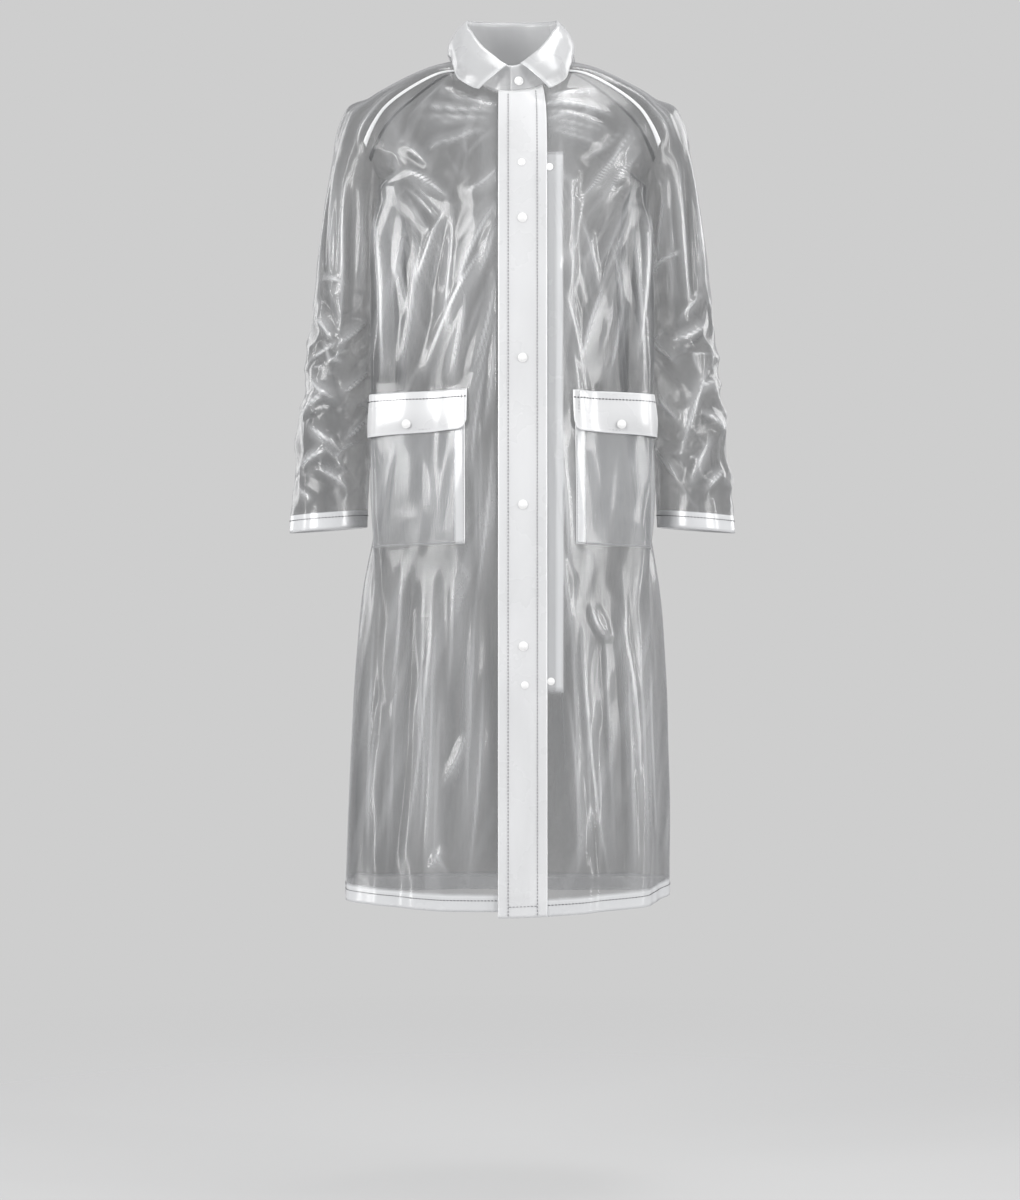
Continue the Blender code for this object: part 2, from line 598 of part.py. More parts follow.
def build_cloths(levels, grids, normals):
    """The main pieces and everything that lies on them."""
    stepped = np.zeros(grids["front_right"][0].shape[:2])
    stepped[:, -2:] = -UNDERLAP
    for name in grids:
        add_cloth(name, grids[name], normals[name], lift=stepped if name == "front_right" else 0.0)
    pieces = {name: (grids[name][-1], normals[name][-1]) for name in grids}
    every = slice(None)
    cuff = slice(SLEEVE_ROWS.index(CUFF_RING), None)
    hem = slice(len(levels) - 2, None)
    for side in ("right", "left"):
        add_patch("cuff_turn_" + side, pieces["sleeve_" + side], cuff, every, DOUBLED_FILM, -LAYER)
    add_patch("hem_turn_front_right", pieces["front_right"], hem, every, DOUBLED_FILM, stepped[hem] - LAYER)
    add_patch("hem_turn_front_left", pieces["front_left"], hem, every, DOUBLED_FILM, -LAYER)
    add_patch("hem_turn_back", pieces["back"], hem, every, DOUBLED_FILM, -LAYER)
    add_patch("placket", pieces["front_left"], every, slice(0, 3), DOUBLED_FILM, LAYER)

    top, middle, bottom = (
        int(np.argmin(np.abs(levels - down))) for down in (FLAP_TOP, FLAP_BOTTOM, POCKET_BOTTOM)
    )
    for side, columns in (("right", slice(2, 2 + POCKET_COLUMNS)), ("left", slice(3, 3 + POCKET_COLUMNS))):
        front = pieces["front_" + side]
        add_patch("pocket_" + side, front, slice(top, bottom + 1), columns, FILM, LAYER)
        add_patch("pocket_flap_" + side, front, slice(top, middle + 1), columns, DOUBLED_FILM, 2 * LAYER)


def build_storm_flap(levels):
    """The inner strip that carries on from the right front's edge under the left front."""
    between = [down for down in levels if STORM_TOP + ROW_APART < down < STORM_BOTTOM - ROW_APART]
    rows = [STORM_TOP, *between, STORM_BOTTOM]
    strip = np.array([on_row(down, "front", storm_flap_places) for down in rows])
    add_cloth("storm_flap", [strip], shared_normals([[strip]])[0], DOUBLED_FILM, -UNDERLAP)


def build_snaps(grids, stand):
    """Snap caps on the placket, the flaps and the collar, and the flat ones between the layers."""
    face = WALL / 2 + SNAP_SEAT
    left = grids["front_left"][0]
    for number, (down, sideways) in enumerate(FRONT_SNAPS, 1):
        add_snap(f"snap_front_{number}", on_grid(left, -down, sideways), LAYER + face)
    for number, (down, sideways) in enumerate(UNDER_SNAPS, 1):
        place = on_grid(left, -down, sideways)
        add_snap(f"snap_under_{number}", place, face - UNDERLAP, UNDER_SNAP_RADIUS, UNDER_SNAP_HEIGHT)
    for side, (down, sideways) in FLAP_SNAPS.items():
        place = on_grid(grids["front_" + side][0], -down, sideways)
        add_snap("snap_flap_" + side, place, 2 * LAYER + face)
    down, sideways = COLLAR_SNAP
    add_snap("snap_collar", on_grid(stand, -down, sideways), face)


def main():
    for old in list(bpy.data.objects):
        bpy.data.objects.remove(old)
    levels, grids, normals = body_and_sleeves()
    opened = open_the_seams(grids, normals)
    build_cloths(levels, opened, normals)
    build_storm_flap(levels)
    stand = build_collar(grids)
    build_snaps(opened, stand)


main()
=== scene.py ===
# %% [markdown]
# # A clear film raincoat
# This is a long raincoat of soft see-through film, in the shape it has when somebody wears it, but
# with nobody inside. One film looks thin and grey, and wherever two films lie on each other, as at
# the hem, cuffs, placket, flaps and collar, it looks white. The lesson builds each cut piece as a
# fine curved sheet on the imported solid's form, lays the folds on it, and then dresses it
# with stitches, welds and snaps. Distances are metres, +X is the wearer's left, -Y the front.

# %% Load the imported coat
import math

import bpy
import numpy as np
from mathutils import Matrix


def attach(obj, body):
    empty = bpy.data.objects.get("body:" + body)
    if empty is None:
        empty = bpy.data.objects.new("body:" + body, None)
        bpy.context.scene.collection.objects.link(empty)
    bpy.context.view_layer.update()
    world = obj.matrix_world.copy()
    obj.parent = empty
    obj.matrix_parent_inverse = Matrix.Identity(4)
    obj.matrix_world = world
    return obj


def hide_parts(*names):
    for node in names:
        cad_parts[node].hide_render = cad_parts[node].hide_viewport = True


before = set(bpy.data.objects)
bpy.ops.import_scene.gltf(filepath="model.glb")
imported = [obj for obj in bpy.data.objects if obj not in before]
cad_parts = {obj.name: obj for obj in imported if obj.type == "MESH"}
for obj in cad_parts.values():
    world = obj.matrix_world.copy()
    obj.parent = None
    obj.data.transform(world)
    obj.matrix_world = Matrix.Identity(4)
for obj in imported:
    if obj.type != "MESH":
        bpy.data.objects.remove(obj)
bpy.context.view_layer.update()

# %% [markdown]
# ## The cut of the coat
# A coat is drafted from a few measures taken level by level: how far the front and the back stand
# out, how wide it is at the side seams, and how the raglan sleeve runs from the neck over the
# shoulder and down the arm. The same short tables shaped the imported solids, so every fine sheet
# lies on its solid. A smooth curve that never swings past its values joins the rows.

# %% Measures of the body
def table(columns, *rows):
    """A table with named columns, given one row at a time."""
    return dict(zip(columns.split(), np.array(rows, float).T))


LEVELS = table(
    "down front_y back_y wrap square front_corner back_corner",
    (0.050, -0.093, 0.078, 62, 1.00, 0.000, 0.000),
    (0.072, -0.105, 0.104, 62, 1.00, 0.000, 0.000),
    (0.110, -0.121, 0.127, 64, 1.00, 0.000, 0.000),
    (0.150, -0.133, 0.141, 76, 0.94, 0.014, 0.006),
    (0.180, -0.139, 0.148, 90, 0.82, 0.044, 0.022),
    (0.260, -0.147, 0.150, 90, 0.80, 0.068, 0.040),
    (0.340, -0.149, 0.143, 90, 0.80, 0.068, 0.040),
    (0.450, -0.149, 0.133, 90, 0.80, 0.059, 0.034),
    (0.600, -0.151, 0.138, 90, 0.81, 0.036, 0.020),
    (0.750, -0.155, 0.148, 90, 0.84, 0.010, 0.004),
    (0.950, -0.161, 0.158, 90, 0.86, 0.000, 0.000),
    (1.158, -0.167, 0.167, 90, 0.88, 0.000, 0.000),
)
SIDES = table(
    "down left_x right_x y",
    (0.180, 0.1720, 0.1720, 0.002),
    (0.205, 0.1570, 0.1570, 0.004),
    (0.240, 0.1520, 0.1520, 0.006),
    (0.340, 0.1530, 0.1530, 0.007),
    (0.450, 0.1620, 0.1620, 0.006),
    (0.600, 0.1850, 0.1850, 0.004),
    (0.720, 0.2040, 0.2060, 0.003),
    (0.800, 0.2100, 0.2140, 0.003),
    (0.960, 0.2150, 0.2240, 0.002),
    (1.158, 0.2180, 0.2310, 0.000),
)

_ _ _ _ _

Extract exactly the run of lines beginning at the line with "UNDERLAP, UNDER_SNAP_RADIUS, UNDER_SNAP_HEIGHT)" and ending at the line with "# with stitches, welds", including both ends and nothing beyond them.

- [RESULT OF THIS TASK]
        add_snap(f"snap_under_{number}", place, face - UNDERLAP, UNDER_SNAP_RADIUS, UNDER_SNAP_HEIGHT)
    for side, (down, sideways) in FLAP_SNAPS.items():
        place = on_grid(grids["front_" + side][0], -down, sideways)
        add_snap("snap_flap_" + side, place, 2 * LAYER + face)
    down, sideways = COLLAR_SNAP
    add_snap("snap_collar", on_grid(stand, -down, sideways), face)


def main():
    for old in list(bpy.data.objects):
        bpy.data.objects.remove(old)
    levels, grids, normals = body_and_sleeves()
    opened = open_the_seams(grids, normals)
    build_cloths(levels, opened, normals)
    build_storm_flap(levels)
    stand = build_collar(grids)
    build_snaps(opened, stand)


main()
=== scene.py ===
# %% [markdown]
# # A clear film raincoat
# This is a long raincoat of soft see-through film, in the shape it has when somebody wears it, but
# with nobody inside. One film looks thin and grey, and wherever two films lie on each other, as at
# the hem, cuffs, placket, flaps and collar, it looks white. The lesson builds each cut piece as a
# fine curved sheet on the imported solid's form, lays the folds on it, and then dresses it
# with stitches, welds and snaps. Distances are metres, +X is the wearer's left, -Y the front.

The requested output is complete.